Ek argues that Apple is, once again, using its market position to drive up costs by effectively requiring app developers to push Apple’s fees on to consumers. And by preventing Spotify from communicating directly with users, Ek says, Apple is blocking his company from broadcasting discounts. Ek isn’t the only one making this argument. Last fall, the Supreme Court heard arguments in a case called Apple v. Pepper, in which plaintiffs are seeking antitrust damages from Apple for what they say are unfair app prices caused by Apple’s policies.
That Spotify would bring this complaint to the European Commission makes sense, and not just because Spotify is based in Europe. Antitrust regulators there, led by Margrethe Vestager, have been far more aggressive in cracking down on anticompetitive practices in recent years.
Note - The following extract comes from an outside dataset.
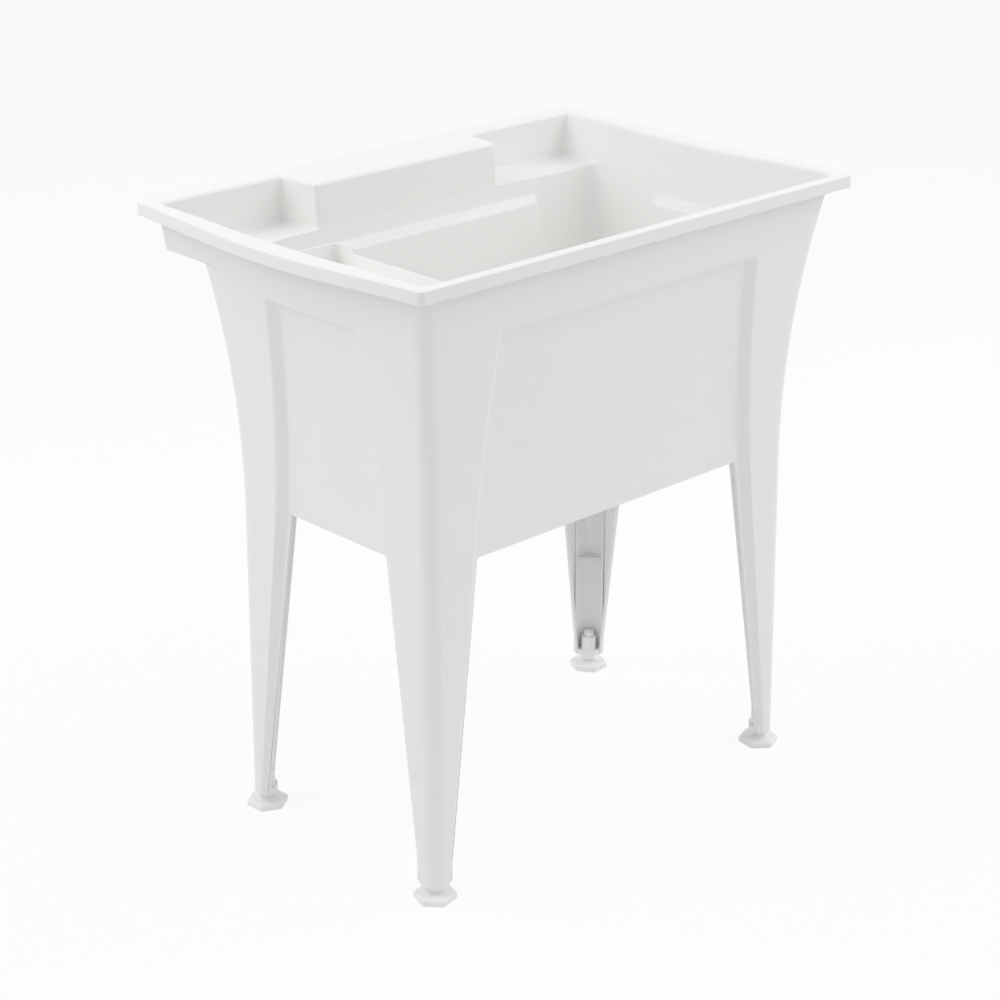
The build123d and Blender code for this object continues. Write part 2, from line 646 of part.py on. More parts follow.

In 2017, Vestager’s office slapped Google with a $2.7 billion fine after finding that the search platform unfairly directed consumers to its own shopping platform over the competition.
And yet, not even Vestager has thrown her support behind Warren’s plan to unilaterally break these companies up. “To break up a company, to break up private property would be very far reaching and you would need to have a very strong case that it would produce better results for consumers in the marketplace than what you could do with more mainstream tools,” Vestager said at South by Southwest last weekend.
Despite the comparatively light-touch approach Spotify is suggesting—and the growing conversation in the United States about antitrust action—Gaynor cautions that there’s no guarantee Spotify would prevail if it were to bring such a complaint in the US. “Antitrust laws are about harm to competition, not competitors,” he says. “If Spotify is disadvantaged, but there’s vigorous competition and consumers are benefiting, then they have no standing.”